— BEGIN —

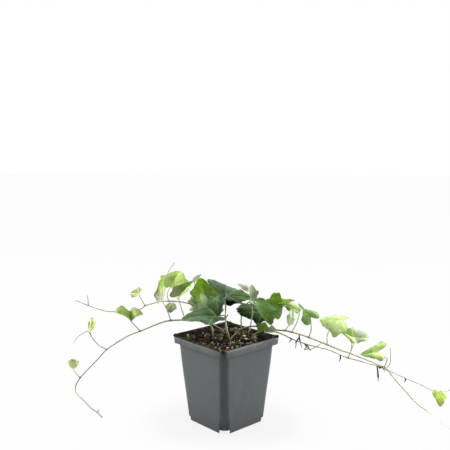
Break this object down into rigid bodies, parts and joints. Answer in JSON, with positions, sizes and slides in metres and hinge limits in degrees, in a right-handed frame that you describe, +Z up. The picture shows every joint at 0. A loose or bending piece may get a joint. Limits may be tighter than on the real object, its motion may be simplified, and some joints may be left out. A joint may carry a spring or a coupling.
{
  "type": "potted english ivy",
  "caption": "Young trailing ivy with lobed leaves and long runners, standing in a square grey plastic nursery pot of dark soil.",
  "frame": {"origin": "middle of the pot's flat foot", "axes": "+Z up, +X along the right runners, and one corner of the pot towards -Y, which faced the camera"},
  "size_m": [0.4765, 0.1366, 0.181],
  "materials": {
    "pot_plastic": "matte dark grey, faint upright streaks",
    "potting_soil": "dark crumbly potting soil",
    "young_leaf": "thin pale green leaf, soft sheen",
    "mature_leaf": "dark blue-green leaf with pale veins, soft sheen",
    "stem_bark": "grey-brown thin bark"
  },
  "bodies": {
    "root": {"pot": "pot_plastic", "soil": "potting_soil", "runner_left_low": "young_leaf", "runner_left_high": "young_leaf", "runner_right_high": "young_leaf", "runner_right_low": "young_leaf", "stem_left": "mature_leaf", "stem_middle": "mature_leaf", "stem_right": "mature_leaf", "stem_back": "mature_leaf"}
  },
  "joints": []
}
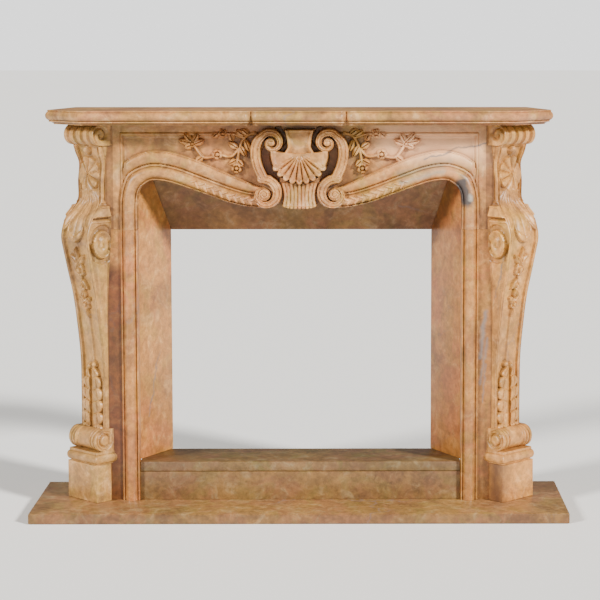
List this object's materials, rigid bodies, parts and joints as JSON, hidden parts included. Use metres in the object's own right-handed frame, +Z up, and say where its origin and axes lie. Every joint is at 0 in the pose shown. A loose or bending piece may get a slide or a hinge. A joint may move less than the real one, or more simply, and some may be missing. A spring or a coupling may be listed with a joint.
{
  "type": "fireplace mantel",
  "caption": "Carved stone fireplace mantel with canted scroll legs, arched frieze with a shell, moulded shelf, splayed lining and hearth slab.",
  "frame": {"origin": "middle of the hearth slab's underside, at floor level", "axes": "+X to the viewer's right along the mantel, +Y back to the wall, +Z up"},
  "size_m": [1.58, 0.42, 1.2],
  "materials": {
    "stone": "honed honey beige marble with pink and olive clouds and fine dark veins"
  },
  "bodies": {
    "root": {"hearth_slab": "stone", "riser": "stone", "sill_slab": "stone", "slip_left": "stone", "slip_right": "stone", "slip_top": "stone", "jamb_left": "stone", "jamb_right": "stone", "frieze": "stone", "plinth_left": "stone", "plinth_right": "stone", "leg_left": "stone", "leg_right": "stone", "side_return_left": "stone", "side_return_right": "stone", "mantel_shelf": "stone"}
  },
  "joints": []
}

— END —

▸ **WHAT THE EXERCISE ASKS**:
Exactly reproduce the material above.

▸ **TASK RESPONSE**:
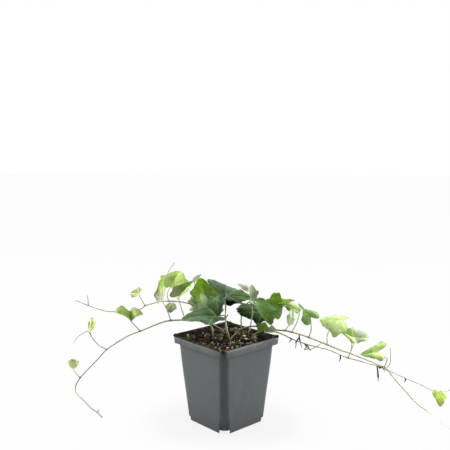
Break this object down into rigid bodies, parts and joints. Answer in JSON, with positions, sizes and slides in metres and hinge limits in degrees, in a right-handed frame that you describe, +Z up. The picture shows every joint at 0. A loose or bending piece may get a joint. Limits may be tighter than on the real object, its motion may be simplified, and some joints may be left out. A joint may carry a spring or a coupling.
{
  "type": "potted english ivy",
  "caption": "Young trailing ivy with lobed leaves and long runners, standing in a square grey plastic nursery pot of dark soil.",
  "frame": {"origin": "middle of the pot's flat foot", "axes": "+Z up, +X along the right runners, and one corner of the pot towards -Y, which faced the camera"},
  "size_m": [0.4765, 0.1366, 0.181],
  "materials": {
    "pot_plastic": "matte dark grey, faint upright streaks",
    "potting_soil": "dark crumbly potting soil",
    "young_leaf": "thin pale green leaf, soft sheen",
    "mature_leaf": "dark blue-green leaf with pale veins, soft sheen",
    "stem_bark": "grey-brown thin bark"
  },
  "bodies": {
    "root": {"pot": "pot_plastic", "soil": "potting_soil", "runner_left_low": "young_leaf", "runner_left_high": "young_leaf", "runner_right_high": "young_leaf", "runner_right_low": "young_leaf", "stem_left": "mature_leaf", "stem_middle": "mature_leaf", "stem_right": "mature_leaf", "stem_back": "mature_leaf"}
  },
  "joints": []
}
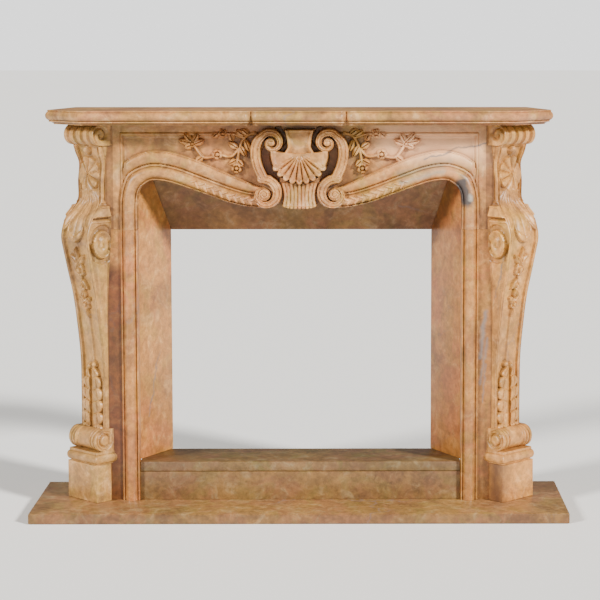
List this object's materials, rigid bodies, parts and joints as JSON, hidden parts included. Use metres in the object's own right-handed frame, +Z up, and say where its origin and axes lie. Every joint is at 0 in the pose shown. A loose or bending piece may get a slide or a hinge. A joint may move less than the real one, or more simply, and some may be missing. A spring or a coupling may be listed with a joint.
{
  "type": "fireplace mantel",
  "caption": "Carved stone fireplace mantel with canted scroll legs, arched frieze with a shell, moulded shelf, splayed lining and hearth slab.",
  "frame": {"origin": "middle of the hearth slab's underside, at floor level", "axes": "+X to the viewer's right along the mantel, +Y back to the wall, +Z up"},
  "size_m": [1.58, 0.42, 1.2],
  "materials": {
    "stone": "honed honey beige marble with pink and olive clouds and fine dark veins"
  },
  "bodies": {
    "root": {"hearth_slab": "stone", "riser": "stone", "sill_slab": "stone", "slip_left": "stone", "slip_right": "stone", "slip_top": "stone", "jamb_left": "stone", "jamb_right": "stone", "frieze": "stone", "plinth_left": "stone", "plinth_right": "stone", "leg_left": "stone", "leg_right": "stone", "side_return_left": "stone", "side_return_right": "stone", "mantel_shelf": "stone"}
  },
  "joints": []
}